Diane Levin, an author of a book called, “So Sexy So Soon: The Next Sexualized Childhood and How Parents Can Protect Their Kids" discusses the implications of Jackson’s decision for her daughter, Maddy’s outfit. She says, “The girl clearly sees being pretty as pretty in a sexy way, like a grown up woman.” This shows that the girls see themselves as grown up when they are only 4 years old. There is something wrong with teaching their kids that they only way to be pretty is to be sexy. Leven goes on to say, “While a 4-year-old wearing fake breasts is an extreme version of this type of objectification, this sexiness begins to normalize the expectation of little girls' appearances,” The girls begin to believe that every other girl is the same way as them and that there aren’t people who look different.
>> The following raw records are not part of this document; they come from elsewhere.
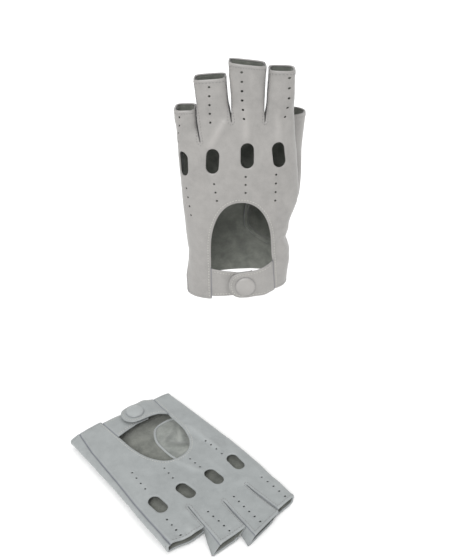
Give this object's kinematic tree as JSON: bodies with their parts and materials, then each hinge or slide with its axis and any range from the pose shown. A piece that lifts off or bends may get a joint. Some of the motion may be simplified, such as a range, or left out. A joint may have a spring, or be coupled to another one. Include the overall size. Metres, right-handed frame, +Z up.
{
  "type": "leather driving gloves",
  "caption": "Pair of unlined half-finger driving gloves in thin pale grey leather: one keeps the worn shape and stands, one lies flat, with knuckle ovals, arched wrist opening and snap tabs.",
  "frame": {"origin": "middle of the upright left glove's wrist opening, level with the lowest stretch of its hem where the tabs cross", "axes": "+Z up along the upright fingers, -Y out of the back of the upright hand, +X towards its thumb side"},
  "size_m": [0.1724, 0.1769, 0.2767],
  "materials": {
    "glove_leather": "smooth thin glove leather, satin, warm pale grey outside and suede inside",
    "fourchette_leather": "the same leather, in the shaded side strips of the fingers",
    "cap_leather": "the same leather stretched over the domed cap of the snap",
    "snap_metal": "nickel-plated snap parts, lightly brushed"
  },
  "bodies": {
    "left_hand": {"left_trank": "glove_leather", "left_thumb_base": "glove_leather", "left_under_tab": "glove_leather", "left_snap_stud": "snap_metal", "left_snap_post": "snap_metal"},
    "left_little": {"left_little_stall": "glove_leather", "left_little_fourchette": "fourchette_leather"},
    "left_ring": {"left_ring_stall": "glove_leather", "left_ring_fourchette_outer": "fourchette_leather", "left_ring_fourchette_inner": "fourchette_leather"},
    "left_middle": {"left_middle_stall": "glove_leather", "left_middle_fourchette_outer": "fourchette_leather", "left_middle_fourchette_inner": "fourchette_leather"},
    "left_index": {"left_index_stall": "glove_leather", "left_index_fourchette": "fourchette_leather"},
    "left_thumb": {"left_thumb_stall": "glove_leather"},
    "left_over_tab": {"left_over_tab": "glove_leather", "left_snap_cap": "cap_leather", "left_snap_socket": "snap_metal"},
    "right_hand": {"right_trank": "glove_leather", "right_thumb_base": "glove_leather", "right_under_tab": "glove_leather", "right_snap_stud": "snap_metal", "right_snap_post": "snap_metal"},
    "right_little": {"right_little_stall": "glove_leather", "right_little_fourchette": "fourchette_leather"},
    "right_ring": {"right_ring_stall": "glove_leather", "right_ring_fourchette_outer": "fourchette_leather", "right_ring_fourchette_inner": "fourchette_leather"},
    "right_middle": {"right_middle_stall": "glove_leather", "right_middle_fourchette_outer": "fourchette_leather", "right_middle_fourchette_inner": "fourchette_leather"},
    "right_index": {"right_index_stall": "glove_leather", "right_index_fourchette": "fourchette_leather"},
    "right_thumb": {"right_thumb_stall": "glove_leather"},
    "right_over_tab": {"right_over_tab": "glove_leather", "right_snap_cap": "cap_leather", "right_snap_socket": "snap_metal"}
  },
  "joints": [
    {"name": "left_little_flex", "type": "hinge", "parent": "left_hand", "child": "left_little", "pos_m": [-0.03305, 0.006, 0.11], "axis": [-1, 0, 0], "range_deg": [0, 50], "stiffness_Nm_per_rad": 0.01},
    {"name": "left_ring_flex", "type": "hinge", "parent": "left_hand", "child": "left_ring", "pos_m": [-0.01535, 0.006, 0.124], "axis": [-1, 0, 0], "range_deg": [0, 50], "stiffness_Nm_per_rad": 0.01},
    {"name": "left_middle_flex", "type": "hinge", "parent": "left_hand", "child": "left_middle", "pos_m": [0.0054, 0.006, 0.124], "axis": [-1, 0, 0], "range_deg": [0, 50], "stiffness_Nm_per_rad": 0.01},
    {"name": "left_index_flex", "type": "hinge", "parent": "left_hand", "child": "left_index", "pos_m": [0.0256, 0.006, 0.124], "axis": [-1, 0, 0], "range_deg": [0, 50], "stiffness_Nm_per_rad": 0.01},
    {"name": "left_thumb_swing", "type": "hinge", "parent": "left_hand", "child": "left_thumb", "pos_m": [0.031, 0.031, 0.082], "axis": [-1, 0, 0], "range_deg": [0, 35], "stiffness_Nm_per_rad": 0.01},
    {"name": "left_over_tab_open", "type": "hinge", "parent": "left_hand", "child": "left_over_tab", "pos_m": [0.0245, -0.0134, 0.014], "axis": [-0.0885, 0, 0.9961], "range_deg": [0, 100], "stiffness_Nm_per_rad": 0.002},
    {"name": "right_glove_lift", "type": "slide", "parent": "left_hand", "child": "right_hand", "axis": [0, 0, 1], "range_m": [0, 0.08]},
    {"name": "right_little_flex", "type": "hinge", "parent": "right_hand", "child": "right_little", "pos_m": [-0.04398, -0.11558, -0.1117], "axis": [-0.7218, -0.6921, 0], "range_deg": [0, 50], "stiffness_Nm_per_rad": 0.01},
    {"name": "right_ring_flex", "type": "hinge", "parent": "right_hand", "child": "right_ring", "pos_m": [-0.01603, -0.10817, -0.1117], "axis": [-0.7218, -0.6921, 0], "range_deg": [0, 50], "stiffness_Nm_per_rad": 0.01},
    {"name": "right_middle_flex", "type": "hinge", "parent": "right_hand", "child": "right_middle", "pos_m": [-0.00098, -0.09374, -0.1117], "axis": [-0.7218, -0.6921, 0], "range_deg": [0, 50], "stiffness_Nm_per_rad": 0.01},
    {"name": "right_index_flex", "type": "hinge", "parent": "right_hand", "child": "right_index", "pos_m": [0.0145, -0.0789, -0.1117], "axis": [-0.7218, -0.6921, 0], "range_deg": [0, 50], "stiffness_Nm_per_rad": 0.01},
    {"name": "right_thumb_swing", "type": "hinge", "parent": "right_hand", "child": "right_thumb", "pos_m": [-0.04516, -0.02527, -0.1207], "axis": [0, 0, 1], "range_deg": [0, 40], "stiffness_Nm_per_rad": 0.002},
    {"name": "right_over_tab_open", "type": "hinge", "parent": "right_hand", "child": "right_over_tab", "pos_m": [-0.06333, -0.00113, -0.11], "axis": [-0.6921, 0.7218, 0], "range_deg": [0, 110], "stiffness_Nm_per_rad": 0.002}
  ]
}
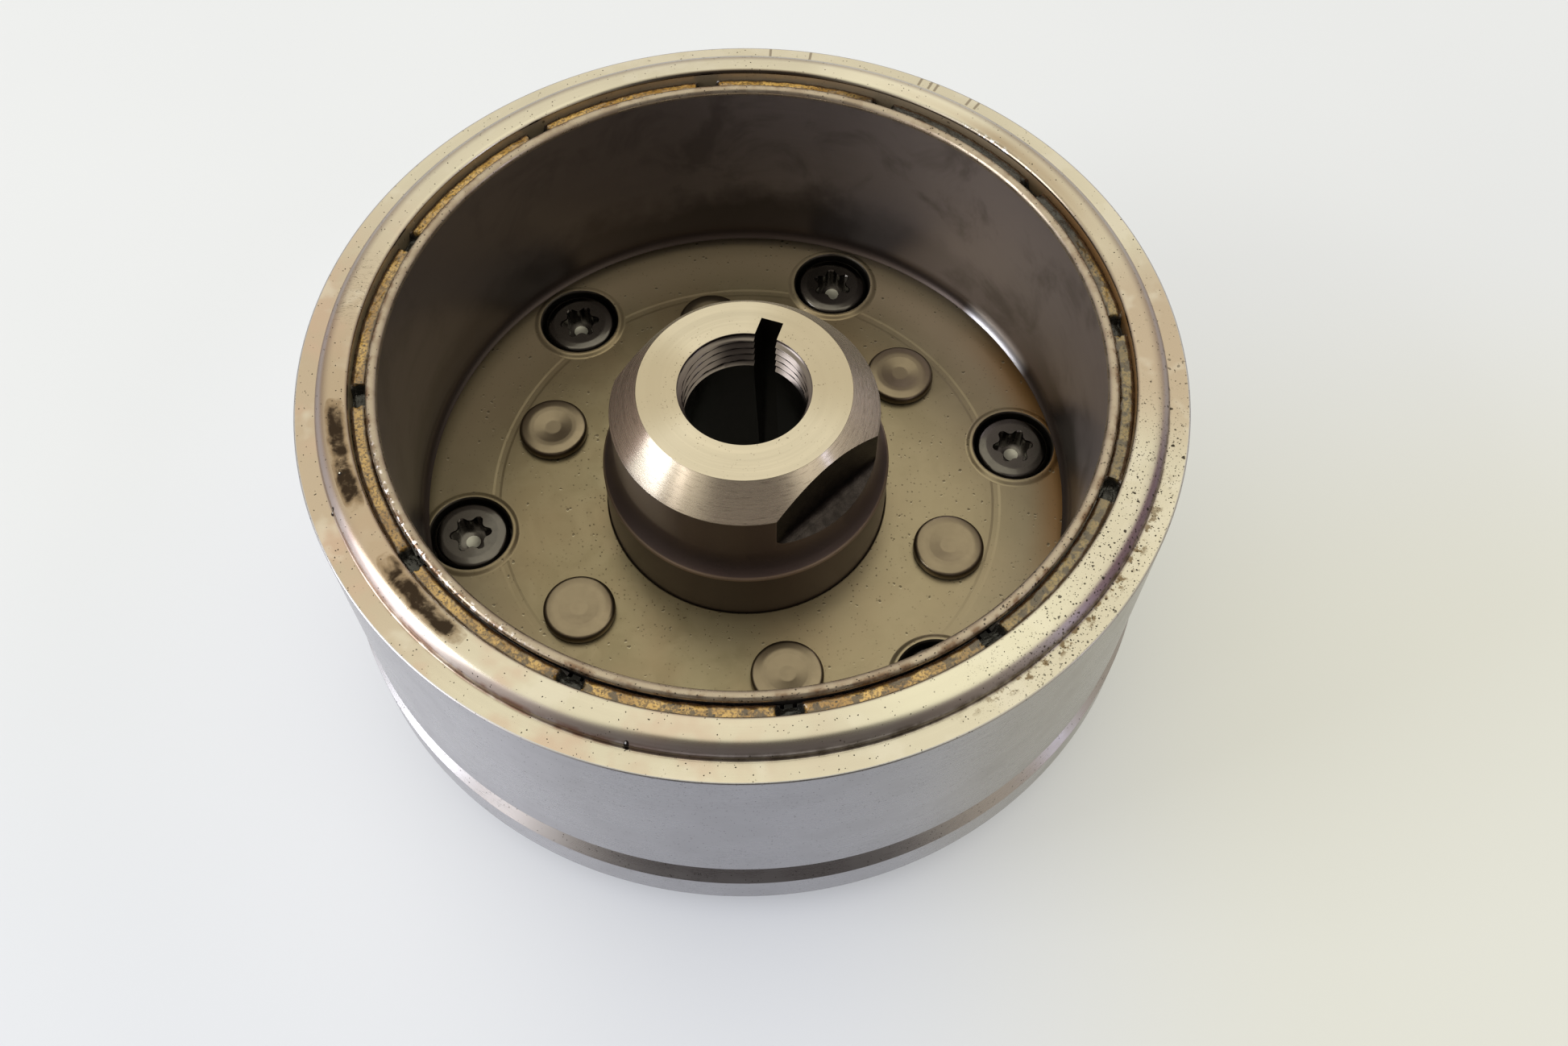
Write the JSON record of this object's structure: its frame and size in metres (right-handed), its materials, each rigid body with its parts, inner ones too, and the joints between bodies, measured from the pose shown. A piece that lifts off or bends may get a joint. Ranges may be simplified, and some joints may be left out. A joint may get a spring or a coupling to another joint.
{
  "type": "alternator flywheel rotor",
  "caption": "Steel magneto flywheel rotor cup with riveted hub, magnets behind a thin sleeve, and a sprag one-way clutch for the starter screwed to its back.",
  "frame": {"origin": "centre of the clutch's back face, which the rotor stands on", "axes": "+Z along the crankshaft axis, towards the open cup; the hub's spanner flats face 47 degrees clockwise of +X and the opposite way"},
  "size_m": [0.1262, 0.1262, 0.0597],
  "materials": {
    "turned_steel": "turned steel, satin, lightly oiled",
    "hub_steel": "turned steel with fine lathe marks",
    "cover_steel": "thin drawn sheet, oily, semi-gloss",
    "magnet_nickel": "nickel-plated magnet, satin",
    "holder_plastic": "black moulded plastic",
    "amber_resin": "speckled amber adhesive, glossy",
    "rivet_steel": "oily steel rivet, satin",
    "black_oxide": "black oxide, oiled",
    "race_steel": "hardened ground steel",
    "sprag_steel": "polished bearing steel",
    "spring_steel": "spring steel"
  },
  "bodies": {
    "rotor": {"rotor_cup": "turned_steel", "hub_boss": "hub_steel", "magnet_cover": "cover_steel", "magnet_holder": "holder_plastic", "magnet_resin": "amber_resin", "magnet_01": "magnet_nickel", "magnet_02": "magnet_nickel", "magnet_03": "magnet_nickel", "magnet_04": "magnet_nickel", "magnet_05": "magnet_nickel", "magnet_06": "magnet_nickel", "magnet_07": "magnet_nickel", "magnet_08": "magnet_nickel", "magnet_09": "magnet_nickel", "magnet_10": "magnet_nickel", "magnet_11": "magnet_nickel", "magnet_12": "magnet_nickel", "rivet_1": "rivet_steel", "rivet_2": "rivet_steel", "rivet_3": "rivet_steel", "rivet_4": "rivet_steel", "rivet_5": "rivet_steel", "rivet_6": "rivet_steel", "clutch_screw_1": "black_oxide", "clutch_screw_2": "black_oxide", "clutch_screw_3": "black_oxide", "clutch_screw_4": "black_oxide", "clutch_screw_5": "black_oxide", "clutch_screw_6": "black_oxide", "clutch_outer_race": "race_steel", "clutch_retaining_ring": "spring_steel"},
    "cage": {"sprag_cage": "race_steel", "garter_spring": "spring_steel"},
    "sprag_01": {"sprag_01": "sprag_steel"},
    "sprag_02": {"sprag_02": "sprag_steel"},
    "sprag_03": {"sprag_03": "sprag_steel"},
    "sprag_04": {"sprag_04": "sprag_steel"},
    "sprag_05": {"sprag_05": "sprag_steel"},
    "sprag_06": {"sprag_06": "sprag_steel"},
    "sprag_07": {"sprag_07": "sprag_steel"},
    "sprag_08": {"sprag_08": "sprag_steel"},
    "sprag_09": {"sprag_09": "sprag_steel"},
    "sprag_10": {"sprag_10": "sprag_steel"},
    "sprag_11": {"sprag_11": "sprag_steel"},
    "sprag_12": {"sprag_12": "sprag_steel"},
    "sprag_13": {"sprag_13": "sprag_steel"},
    "sprag_14": {"sprag_14": "sprag_steel"},
    "sprag_15": {"sprag_15": "sprag_steel"},
    "sprag_16": {"sprag_16": "sprag_steel"}
  },
  "joints": [
    {"name": "cage_turn", "type": "hinge", "parent": "rotor", "child": "cage", "pos_m": [0, 0, 0.0082], "axis": [0, 0, 1], "continuous": true},
    {"name": "sprag_01_tilt", "type": "hinge", "parent": "cage", "child": "sprag_01", "pos_m": [0.0307, 0, 0.0082], "axis": [0, 0, 1], "range_deg": [0, 10], "stiffness_Nm_per_rad": 0.005},
    {"name": "sprag_02_tilt", "type": "hinge", "parent": "cage", "child": "sprag_02", "pos_m": [0.02836, 0.01175, 0.0082], "axis": [0, 0, 1], "range_deg": [0, 10], "stiffness_Nm_per_rad": 0.005},
    {"name": "sprag_03_tilt", "type": "hinge", "parent": "cage", "child": "sprag_03", "pos_m": [0.02171, 0.02171, 0.0082], "axis": [0, 0, 1], "range_deg": [0, 10], "stiffness_Nm_per_rad": 0.005},
    {"name": "sprag_04_tilt", "type": "hinge", "parent": "cage", "child": "sprag_04", "pos_m": [0.01175, 0.02836, 0.0082], "axis": [0, 0, 1], "range_deg": [0, 10], "stiffness_Nm_per_rad": 0.005},
    {"name": "sprag_05_tilt", "type": "hinge", "parent": "cage", "child": "sprag_05", "pos_m": [0, 0.0307, 0.0082], "axis": [0, 0, 1], "range_deg": [0, 10], "stiffness_Nm_per_rad": 0.005},
    {"name": "sprag_06_tilt", "type": "hinge", "parent": "cage", "child": "sprag_06", "pos_m": [-0.01175, 0.02836, 0.0082], "axis": [0, 0, 1], "range_deg": [0, 10], "stiffness_Nm_per_rad": 0.005},
    {"name": "sprag_07_tilt", "type": "hinge", "parent": "cage", "child": "sprag_07", "pos_m": [-0.02171, 0.02171, 0.0082], "axis": [0, 0, 1], "range_deg": [0, 10], "stiffness_Nm_per_rad": 0.005},
    {"name": "sprag_08_tilt", "type": "hinge", "parent": "cage", "child": "sprag_08", "pos_m": [-0.02836, 0.01175, 0.0082], "axis": [0, 0, 1], "range_deg": [0, 10], "stiffness_Nm_per_rad": 0.005},
    {"name": "sprag_09_tilt", "type": "hinge", "parent": "cage", "child": "sprag_09", "pos_m": [-0.0307, 0, 0.0082], "axis": [0, 0, 1], "range_deg": [0, 10], "stiffness_Nm_per_rad": 0.005},
    {"name": "sprag_10_tilt", "type": "hinge", "parent": "cage", "child": "sprag_10", "pos_m": [-0.02836, -0.01175, 0.0082], "axis": [0, 0, 1], "range_deg": [0, 10], "stiffness_Nm_per_rad": 0.005},
    {"name": "sprag_11_tilt", "type": "hinge", "parent": "cage", "child": "sprag_11", "pos_m": [-0.02171, -0.02171, 0.0082], "axis": [0, 0, 1], "range_deg": [0, 10], "stiffness_Nm_per_rad": 0.005},
    {"name": "sprag_12_tilt", "type": "hinge", "parent": "cage", "child": "sprag_12", "pos_m": [-0.01175, -0.02836, 0.0082], "axis": [0, 0, 1], "range_deg": [0, 10], "stiffness_Nm_per_rad": 0.005},
    {"name": "sprag_13_tilt", "type": "hinge", "parent": "cage", "child": "sprag_13", "pos_m": [0, -0.0307, 0.0082], "axis": [0, 0, 1], "range_deg": [0, 10], "stiffness_Nm_per_rad": 0.005},
    {"name": "sprag_14_tilt", "type": "hinge", "parent": "cage", "child": "sprag_14", "pos_m": [0.01175, -0.02836, 0.0082], "axis": [0, 0, 1], "range_deg": [0, 10], "stiffness_Nm_per_rad": 0.005},
    {"name": "sprag_15_tilt", "type": "hinge", "parent": "cage", "child": "sprag_15", "pos_m": [0.02171, -0.02171, 0.0082], "axis": [0, 0, 1], "range_deg": [0, 10], "stiffness_Nm_per_rad": 0.005},
    {"name": "sprag_16_tilt", "type": "hinge", "parent": "cage", "child": "sprag_16", "pos_m": [0.02836, -0.01175, 0.0082], "axis": [0, 0, 1], "range_deg": [0, 10], "stiffness_Nm_per_rad": 0.005}
  ],
  "couplings": [
    {"joint": "sprag_02_tilt", "follows": "sprag_01_tilt", "ratio": 1},
    {"joint": "sprag_03_tilt", "follows": "sprag_01_tilt", "ratio": 1},
    {"joint": "sprag_04_tilt", "follows": "sprag_01_tilt", "ratio": 1},
    {"joint": "sprag_05_tilt", "follows": "sprag_01_tilt", "ratio": 1},
    {"joint": "sprag_06_tilt", "follows": "sprag_01_tilt", "ratio": 1},
    {"joint": "sprag_07_tilt", "follows": "sprag_01_tilt", "ratio": 1},
    {"joint": "sprag_08_tilt", "follows": "sprag_01_tilt", "ratio": 1},
    {"joint": "sprag_09_tilt", "follows": "sprag_01_tilt", "ratio": 1},
    {"joint": "sprag_10_tilt", "follows": "sprag_01_tilt", "ratio": 1},
    {"joint": "sprag_11_tilt", "follows": "sprag_01_tilt", "ratio": 1},
    {"joint": "sprag_12_tilt", "follows": "sprag_01_tilt", "ratio": 1},
    {"joint": "sprag_13_tilt", "follows": "sprag_01_tilt", "ratio": 1},
    {"joint": "sprag_14_tilt", "follows": "sprag_01_tilt", "ratio": 1},
    {"joint": "sprag_15_tilt", "follows": "sprag_01_tilt", "ratio": 1},
    {"joint": "sprag_16_tilt", "follows": "sprag_01_tilt", "ratio": 1}
  ]
}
This could make a hard transition to young adulthood. Understanding that not every girl dresses up and wears make – up at a young is a basic concept that they may have a very hard time dealing with.
The article like the prostitute outfit article also says that “the show has also been criticized as potential fodder for pedophiles.” The show’s Facebook page shows comments about the parents being child molesters putting their daughters in these provocative outfits objectifying them for the pedophiles. They mainly put the blame on the parents in these situations.